Begin DATA SHOWN

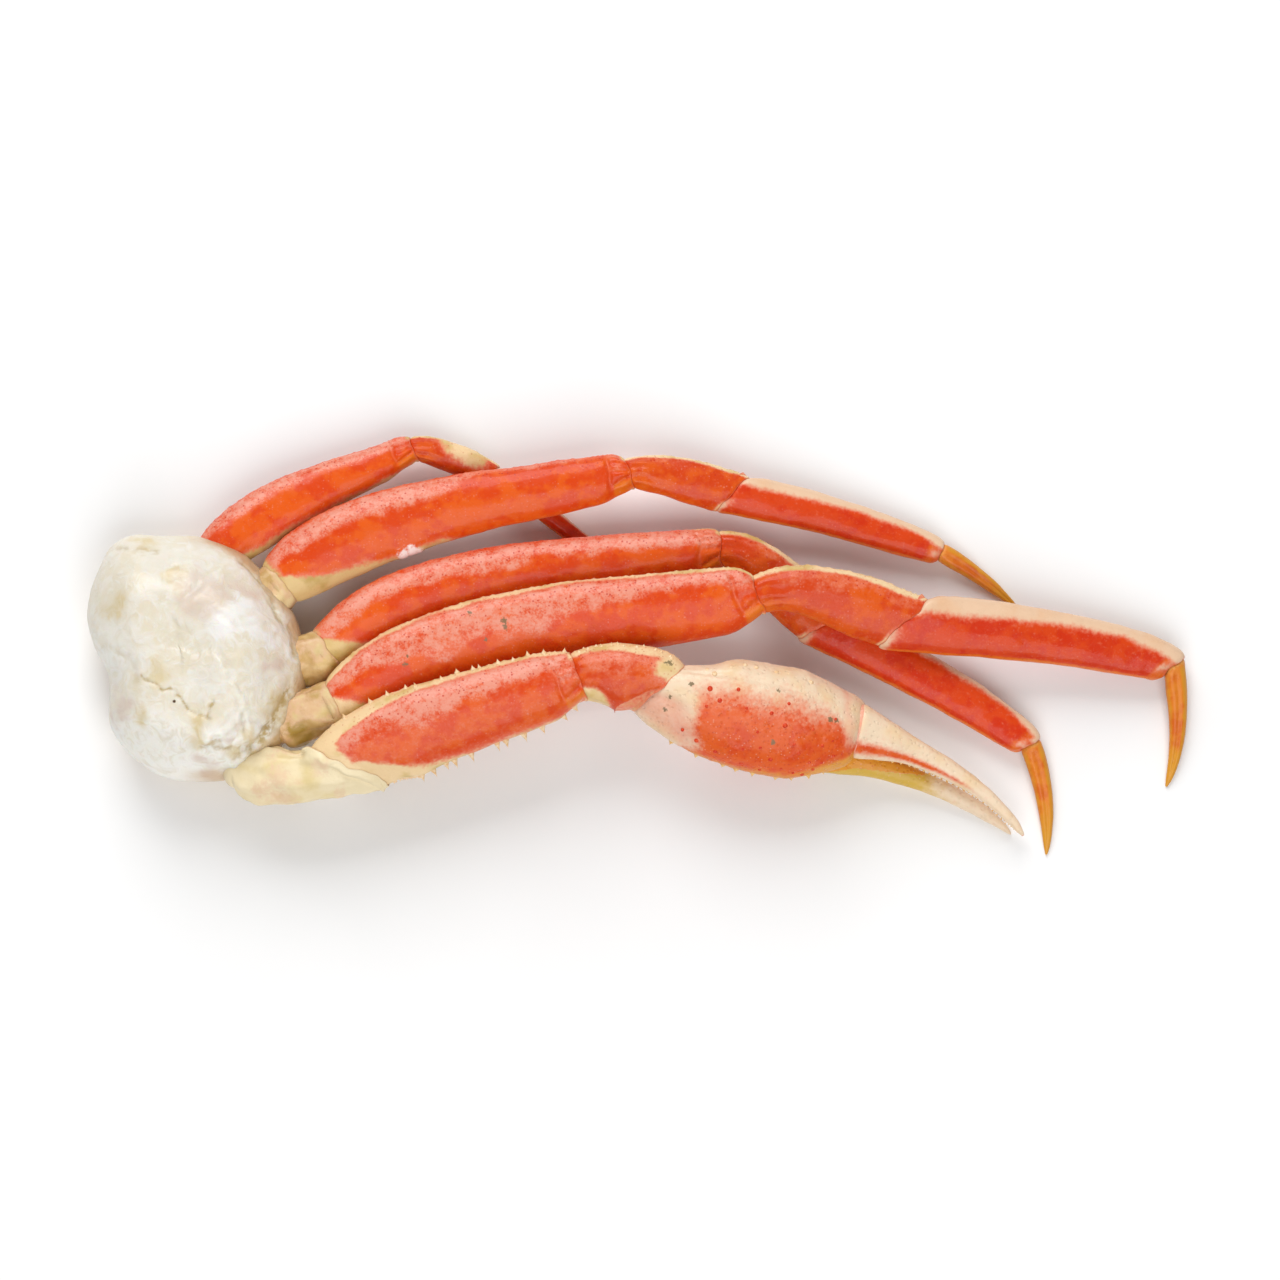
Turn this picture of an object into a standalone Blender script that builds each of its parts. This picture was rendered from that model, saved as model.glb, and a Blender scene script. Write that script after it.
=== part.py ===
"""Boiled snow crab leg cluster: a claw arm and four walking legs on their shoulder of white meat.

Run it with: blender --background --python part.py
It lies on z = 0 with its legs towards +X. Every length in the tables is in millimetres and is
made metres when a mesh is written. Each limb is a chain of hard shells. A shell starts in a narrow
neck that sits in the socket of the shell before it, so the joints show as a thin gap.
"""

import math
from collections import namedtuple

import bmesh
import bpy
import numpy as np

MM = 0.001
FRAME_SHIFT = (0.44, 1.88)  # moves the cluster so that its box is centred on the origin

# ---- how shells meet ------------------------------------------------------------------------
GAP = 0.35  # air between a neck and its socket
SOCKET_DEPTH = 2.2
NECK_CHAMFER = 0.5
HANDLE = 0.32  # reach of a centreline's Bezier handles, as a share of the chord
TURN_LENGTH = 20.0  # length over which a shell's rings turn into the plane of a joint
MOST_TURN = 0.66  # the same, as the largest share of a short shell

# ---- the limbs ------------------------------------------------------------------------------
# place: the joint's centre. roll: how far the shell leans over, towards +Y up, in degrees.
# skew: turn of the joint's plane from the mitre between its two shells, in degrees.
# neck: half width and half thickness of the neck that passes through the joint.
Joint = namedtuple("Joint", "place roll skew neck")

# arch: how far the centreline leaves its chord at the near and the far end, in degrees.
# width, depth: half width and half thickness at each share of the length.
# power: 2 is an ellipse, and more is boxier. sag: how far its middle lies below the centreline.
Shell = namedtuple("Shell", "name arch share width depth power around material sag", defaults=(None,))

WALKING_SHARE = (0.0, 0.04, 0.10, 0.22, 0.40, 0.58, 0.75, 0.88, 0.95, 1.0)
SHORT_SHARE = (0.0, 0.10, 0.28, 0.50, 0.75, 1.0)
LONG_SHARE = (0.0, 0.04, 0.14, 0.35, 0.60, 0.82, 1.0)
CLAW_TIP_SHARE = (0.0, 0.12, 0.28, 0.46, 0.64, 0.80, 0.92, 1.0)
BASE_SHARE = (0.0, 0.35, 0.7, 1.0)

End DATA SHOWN

*EXERCISE PROMPT*:
Give back all the data exactly as written.

*THE OUTPUT*:
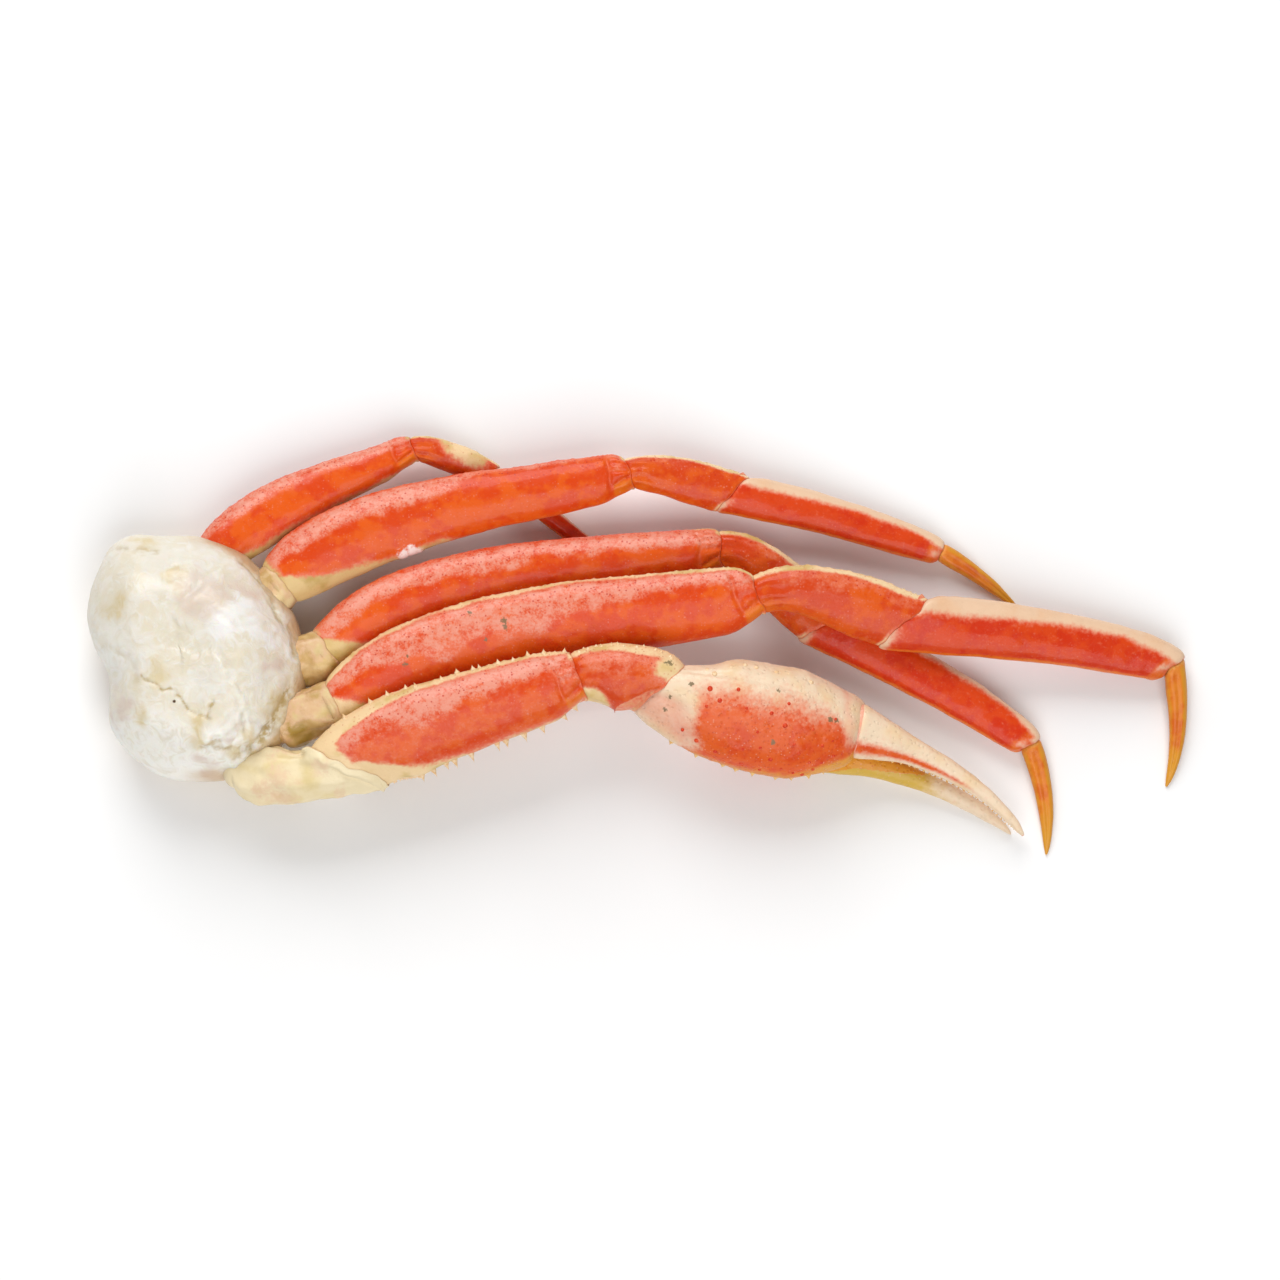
Turn this picture of an object into a standalone Blender script that builds each of its parts. This picture was rendered from that model, saved as model.glb, and a Blender scene script. Write that script after it.
=== part.py ===
"""Boiled snow crab leg cluster: a claw arm and four walking legs on their shoulder of white meat.

Run it with: blender --background --python part.py
It lies on z = 0 with its legs towards +X. Every length in the tables is in millimetres and is
made metres when a mesh is written. Each limb is a chain of hard shells. A shell starts in a narrow
neck that sits in the socket of the shell before it, so the joints show as a thin gap.
"""

import math
from collections import namedtuple

import bmesh
import bpy
import numpy as np

MM = 0.001
FRAME_SHIFT = (0.44, 1.88)  # moves the cluster so that its box is centred on the origin

# ---- how shells meet ------------------------------------------------------------------------
GAP = 0.35  # air between a neck and its socket
SOCKET_DEPTH = 2.2
NECK_CHAMFER = 0.5
HANDLE = 0.32  # reach of a centreline's Bezier handles, as a share of the chord
TURN_LENGTH = 20.0  # length over which a shell's rings turn into the plane of a joint
MOST_TURN = 0.66  # the same, as the largest share of a short shell

# ---- the limbs ------------------------------------------------------------------------------
# place: the joint's centre. roll: how far the shell leans over, towards +Y up, in degrees.
# skew: turn of the joint's plane from the mitre between its two shells, in degrees.
# neck: half width and half thickness of the neck that passes through the joint.
Joint = namedtuple("Joint", "place roll skew neck")

# arch: how far the centreline leaves its chord at the near and the far end, in degrees.
# width, depth: half width and half thickness at each share of the length.
# power: 2 is an ellipse, and more is boxier. sag: how far its middle lies below the centreline.
Shell = namedtuple("Shell", "name arch share width depth power around material sag", defaults=(None,))

WALKING_SHARE = (0.0, 0.04, 0.10, 0.22, 0.40, 0.58, 0.75, 0.88, 0.95, 1.0)
SHORT_SHARE = (0.0, 0.10, 0.28, 0.50, 0.75, 1.0)
LONG_SHARE = (0.0, 0.04, 0.14, 0.35, 0.60, 0.82, 1.0)
CLAW_TIP_SHARE = (0.0, 0.12, 0.28, 0.46, 0.64, 0.80, 0.92, 1.0)
BASE_SHARE = (0.0, 0.35, 0.7, 1.0)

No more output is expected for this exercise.